Building Code roundtable in Karwan Bazar
Prior to approval of the 2020 edition, Bangla newspaper Prothom Alo — in association with the International Code Council, Smart Development Engineers and RAJUK — organized a roundtable in Bangladesh titled “Enforcing Building Code and Strategies to Implement.”
RAJUK Chief Engineer Abdul Latif Helaly said building code compliance would lower the risk of disaster by 80 percent. Mohammad Abu Sadeque, executive director of the Center for Housing and Building Research, said the main challenge in enforcing the building code is the absence of implementation policies as they are mostly ad-hoc and incongruous. He also said that failing to bring uniformity among different policies would become a stumbling block in implementing the building code.
Khan Mahmud Amanat, professor at the Bangladesh University of Engineering and Technology, said there should be offices of Building Regulatory Authority in every district and they should cover every building in the country. Faizur Rahman Khan, managing director at Building Technology & Ideas Ltd., said the authorities could give incentives to those who conform to the building code.
Noting the importance of proper oversight, Ghosh, who serves as code implementation and enforcement team leader for RAJUK’s Urban Resilience Project, said at the roundtable, “about 99 percent of the buildings don’t take out occupancy certificates. The authorities should give this issue due importance.”
Likewise, Jalal Ahmed, president of the Institute of Architects of Bangladesh, urged the authorities to organize training programs for the stakeholders for a successful implementation of the Bangladesh National Building Code. Ghosh said proper training is critical, because not having suitable training and certification programs also was a major factor in holding back effective implementation and enforcement of the country’s National Building Code.

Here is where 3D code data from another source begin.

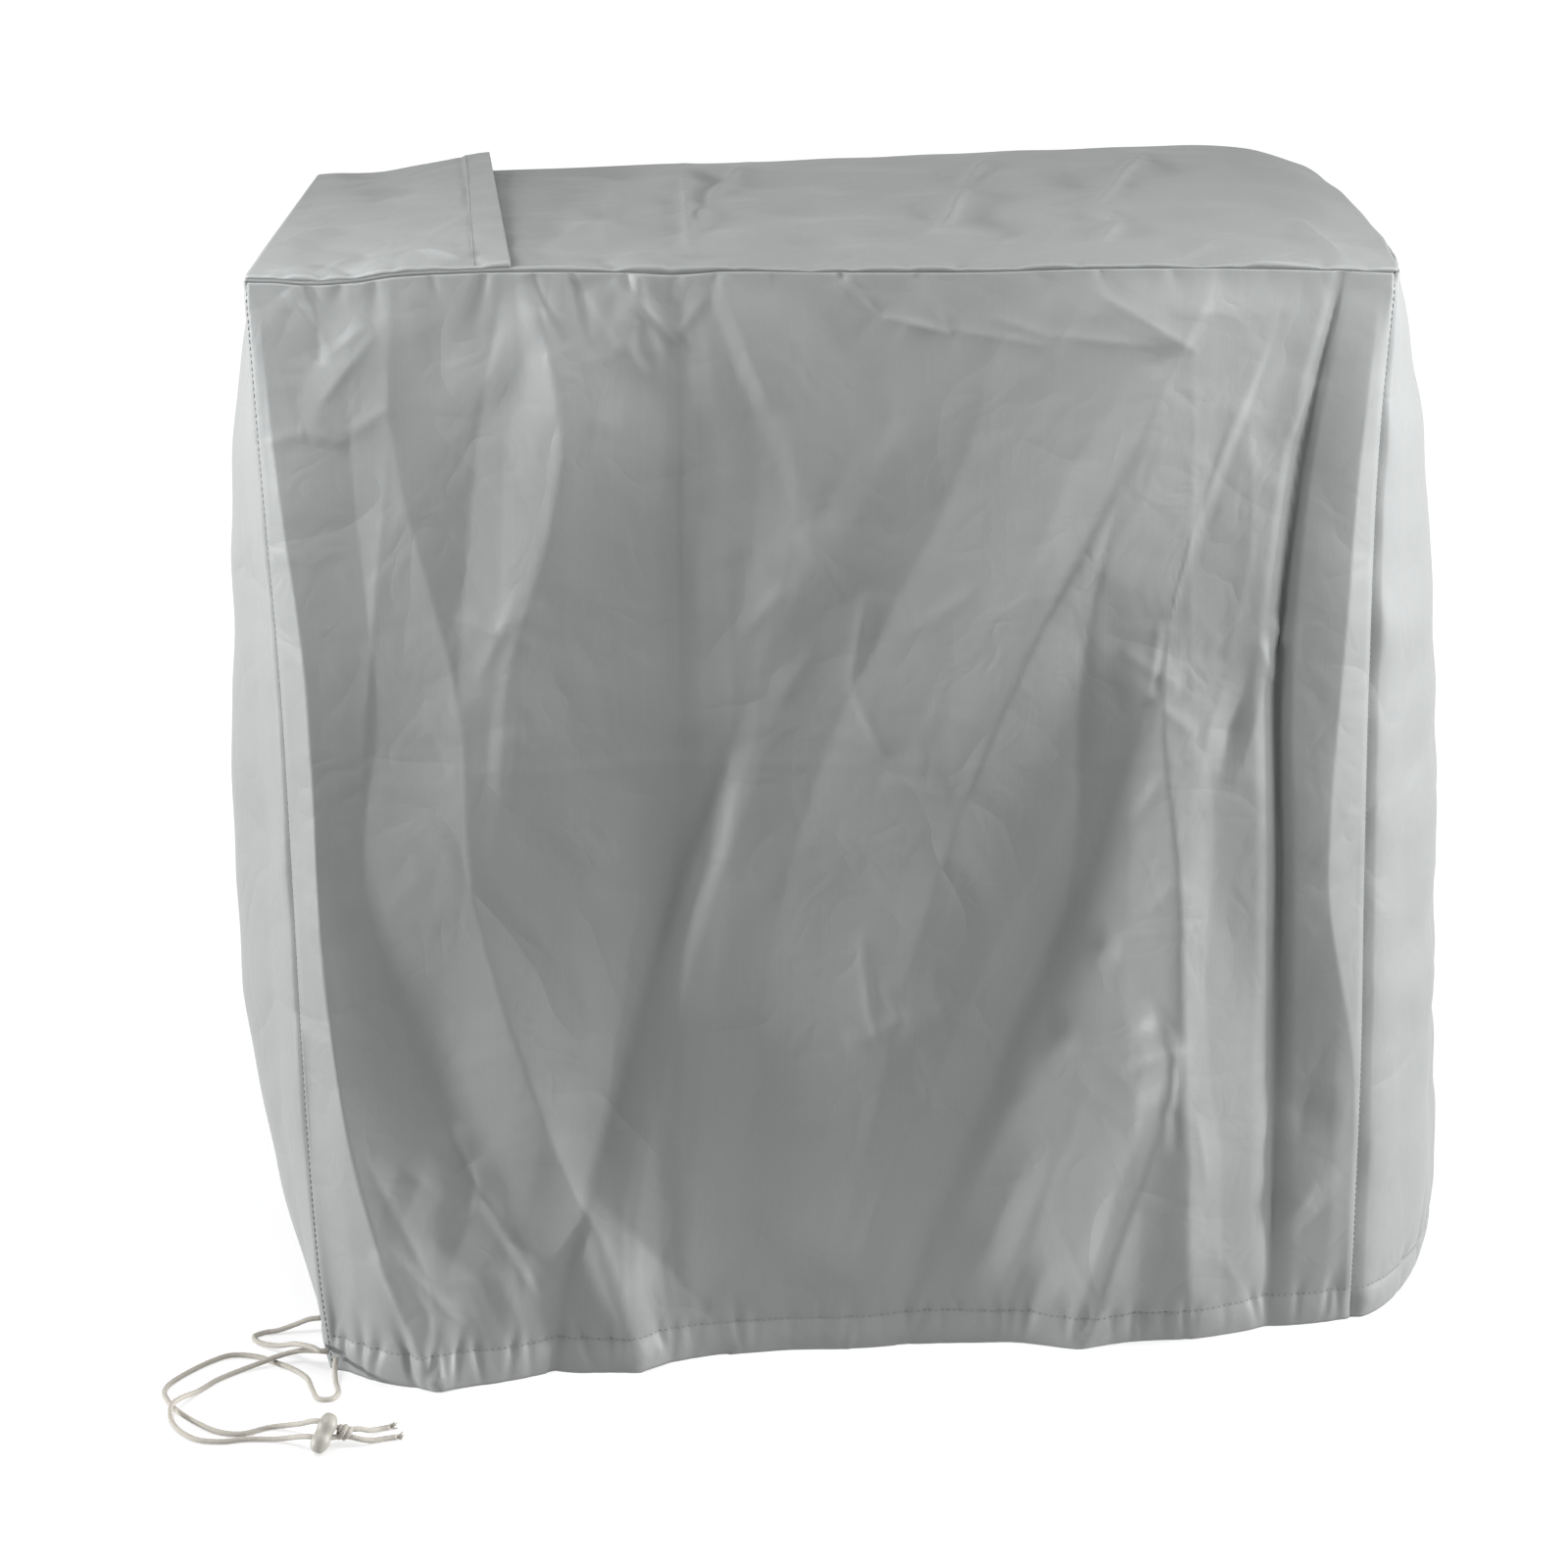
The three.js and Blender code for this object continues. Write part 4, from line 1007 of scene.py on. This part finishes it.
def front_relief(points):
    """All the small relief of the front, from its tables."""
    x, z = points[..., 0], points[..., 2]
    level = -z
    relief = CREASE_DEPTH * crease_relief(x, z, FRONT_CREASES) + facet_relief(x, z, FRONT_FACETS)
    # the drawn casing holds the cloth, so towards it the relief drops to half
    relief *= 1 - 0.5 * smooth((level - 560) / 45)
    relief += crease_relief(x, z, scattered_creases(seed=11, count=70, width=580, height=620))
    relief += soft_relief(x, z, seed=4, size=90, rise=0.8) * smooth(level / 40)
    relief += pucker_relief(x, -level, *FRONT_SEAM_PUCKERS.T, row=0, width=3.2)
    relief += pucker_relief(x, level, *HEM_PUCKERS.T, row=STITCH_LEVEL + 1, width=2.4)
    return relief + casing_relief(level)


def hang_panel(name, base, relief, face, start, end):
    """A side panel sewn at both corners and at the top, with its hem turned up inside."""
    points = turn_hem(sew_panel(base, relief, face, start, end, DOWN), face, start, end)
    return points, make_grid(name, points, cloth_uv(points))


front_points, front_cloth = hang_panel(
    "front_cloth", front_base, front_relief(front_base), BACK, RIGHT, LEFT
)
print("front cloth:", len(front_cloth.data.polygons), "faces")


# %% Ends and back
def side_relief(points, distance, length, seed, pitches):
    """Scattered creases, soft unevenness, seam puckers and hem gathers of an end or the back."""
    z = points[..., 2]
    place, level = distance - length / 2, -z
    creases = scattered_creases(seed, int(length / 7), length * 0.96, HEIGHT, rise=0.6)
    relief = crease_relief(place, z, creases)
    relief += soft_relief(place, z, seed + 1, size=80, rise=0.9) * smooth(level / 40)
    relief += seam_puckers(distance, level, length, pitch=30, seed=seed + 2)
    return relief + hem_gathers(distance, level, length, pitches, seed + 3)


# reversed columns, because the left end is seen from outside with its back on the left
left_base = end_face("left", 1 - deep_along, deep_down)
right_base = end_face("right", deep_along, deep_down)
back_base = back_face(1 - wide_along, wide_down)
left_relief = side_relief(left_base, deep_along * DEPTH, DEPTH, seed=31, pitches=(16, 15))
right_relief = side_relief(right_base, deep_along * DEPTH, DEPTH, seed=41, pitches=(24, 20))
back_relief = side_relief(back_base, wide_along * WIDTH, WIDTH, seed=51, pitches=(20, 20))
left_points, left_cloth = hang_panel("left_cloth", left_base, left_relief, RIGHT, FRONT, BACK)
right_points, right_cloth = hang_panel("right_cloth", right_base, right_relief, LEFT, BACK, FRONT)
back_points, back_cloth = hang_panel("back_cloth", back_base, back_relief, FRONT, LEFT, RIGHT)
print("ends and back:", [len(o.data.polygons) for o in (left_cloth, right_cloth, back_cloth)])

# %% [markdown]
# ## Top and flap
# The top lies on the reel, nearly flat, with a slight crown, a shallow hollow and the
# creases of the folded pack. The flap is a separate short sheet over its left end. It is
# sewn in at the left, front and back, and its free edge is hemmed and lifts at the back. A
# raised patch of the top would look the same from the front, but the flap's open edge shows,
# so it takes the top's own formula and adds a gap that grows towards that edge.

# %% Top and flap
# x and y of both ends, rise, width of the flank on either side
TOP_CREASES = [
    (-119, 110, -114, -130, 2.2, 4, 6), (-76, 197, -69, -140, 3, 2.5, 4), (-36, 180, -62, 8, 3.5, 4, 6),
    (-62, 10, -66, -60, 2.7, 4, 4), (64, -100, 88, 40, 4.3, 5, 3), (84, 36, 110, 160, 3.2, 5, 4),
    (60, -90, 96, -104, 2.4, 4, 4), (150, -128, 164, -70, 3.8, 4, 4), (164, -72, 152, -40, 3.2, 4, 4),
    (152, -42, 206, 165, 3.5, 5, 3), (-146, -130, -124, -40, 2.4, 6, 6), (82, -160, 108, -116, 2.4, 6, 5),
    (184, -165, 226, -100, 2.2, 6, 6), (272, -172, 262, -60, 3.2, 6, 8), (-40, -168, 20, -150, -2.2, 8, 8),
    (-110, -165, -84, -140, 2.7, 6, 6), (-10, -60, 60, -40, 1.6, 8, 8), (-200, 20, 260, 26, 0.9, 3, 3),
]
FLAP_CREASES = [
    (-296, 26, -186, 60, 2.1, 3, 3), (-298, -98, -268, -30, 2.4, 8, 8),
    (-213, -112, -190, -30, 2.1, 7, 7), (-244, -168, -214, -140, 3.5, 6, 4),
    (-216, -142, -188, -156, 4, 4, 6), (-240, -130, -196, -118, 2.4, 6, 8),
    (-262, -168, -246, -138, 2.4, 5, 5), (-286, -166, -262, -150, 2.1, 6, 6),
]
FLAP = {"front": -161.0, "back": -194.0, "gap": 1.5, "lift": 9.0, "hem": 17.0}


def top_face(along, back):
    """Straight between its front and back seams, plus a crown, minus a hollow, and swelling
    at the right end to meet the right panel."""
    x = mix(-HALF_WIDTH, mix(FRONT_RIGHT, HALF_WIDTH, back), along)
    y = mix(-HALF_DEPTH, HALF_DEPTH, back)
    round_end = np.maximum(np.sin(np.pi * back), 0) ** ROUNDNESS["right"]
    rim = mix(column(*TOP_SEAMS["front"], x), column(*TOP_SEAMS["back"], x), back)
    inside = np.maximum(np.sin(np.pi * along) * np.sin(np.pi * back), 0)
    hollow = np.exp(-(((x + 60) / 130) ** 2) - (y / 110) ** 2)
    z = rim + 3 * np.sqrt(inside) - 3 * hollow * inside
    swell = BULGES["right"][0] * round_end * smooth((along - 0.75) / 0.25)
    return np.stack([x + swell, y, z], axis=-1)


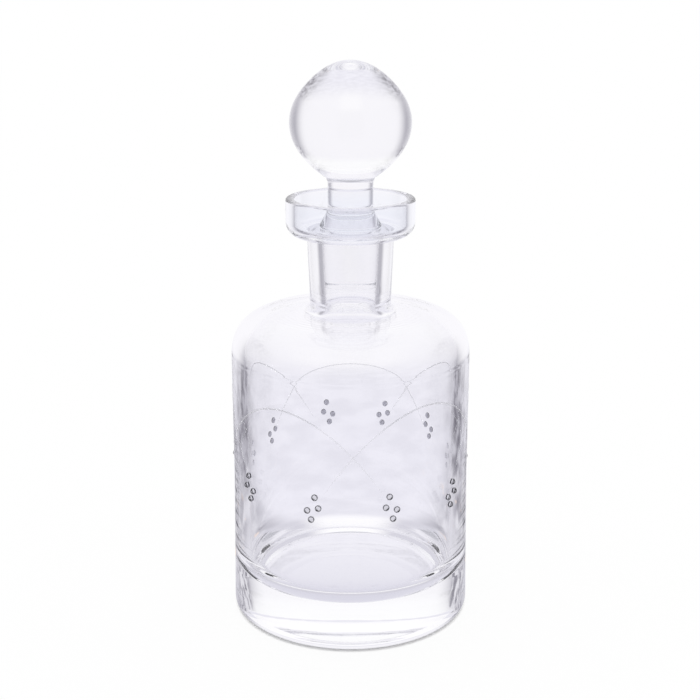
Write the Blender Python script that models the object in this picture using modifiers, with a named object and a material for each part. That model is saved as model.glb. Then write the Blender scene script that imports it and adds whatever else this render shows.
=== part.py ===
"""Glass whisky decanter with a ball stopper and clusters of small crystals on its wall.

Metres, +Z up. The origin is the middle of the foot, on the surface that the decanter stands on.
The front looks along -Y. An azimuth is measured from the front, and grows towards +X.
"""
import math

import bmesh
import bpy
from mathutils import Matrix, Vector

# Bottle: body
BASE_RADIUS = 0.0500
BODY_RADIUS = 0.0490
BASE_FLARE_HEIGHT = 0.0700
BASE_FLARE_POWER_SHARE = 1.5
SHOULDER_TOP = 0.1288
SHOULDER_HEIGHT = 0.0200
FOOT_EDGE_RADIUS = 0.0030
PUNT_DEPTH = 0.0006
PUNT_RADIUS = 0.0370
WALL = 0.0058
SHOULDER_WALL = 0.0054
FLOOR_THICKNESS = 0.0153
FLOOR_CORNER_RADIUS = 0.0136

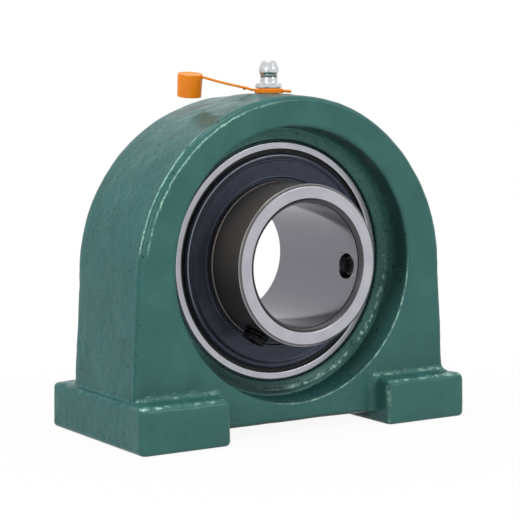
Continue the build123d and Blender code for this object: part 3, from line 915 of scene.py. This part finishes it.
# The line along which the body meets a foot, with the directions out of the body and out of
# the foot at each point: up the foot's inner side, over its edge, round the body, and down.
def rootLine(side):
    c = casting
    inner, edge = c["footSpan"] / 2 - c["footWidth"], c["footEdge"]
    innerTop = inner + c["footLean"]
    edgeMiddle, edgeHeight = innerTop + edge, c["footHeight"] - edge
    flank, lean = c["footSpan"] / 2 - c["ledge"], tan(radians(c["draft"]))
    points, outBody, outFoot = [], [], []

    def addPart(place, fromBody, fromFoot):
        count = max(len(np.atleast_2d(part)) for part in (place, fromBody, fromFoot))
        for store, part in ((points, place), (outBody, fromBody), (outFoot, fromFoot)):
            store.append(np.broadcast_to(np.array(part, float), (count, 3)))

    def line(start, end, step):
        count = int(np.linalg.norm(np.subtract(end, start)) / step) + 1
        return np.linspace(start, end, count, endpoint=False)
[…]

Also at the roundtable, Md Emdadul Islam, former chief engineer of RAJUK, said it was necessary to update the building code every one or two years, something the International Code Council does with its codes every three years. Lamenting that the 2006 building code still in effect was developed in 1993 and that the only update since then has still not been put into effect, national professor and University of Asia Pacific Vice Chancellor Jamilur Reza Choudhury said, “Perhaps no other country follows such an old building code.”
While updating the 2020 version of the Bangladesh National Building Code would be optimal, Ghosh said there are no plans to do so, at least for now. And he’s happy that the Bangladesh National Building Code 2020 includes at least the framework for inspection and enforcement. “So far, so good,” Ghosh said. “I feel like we have made some progress.”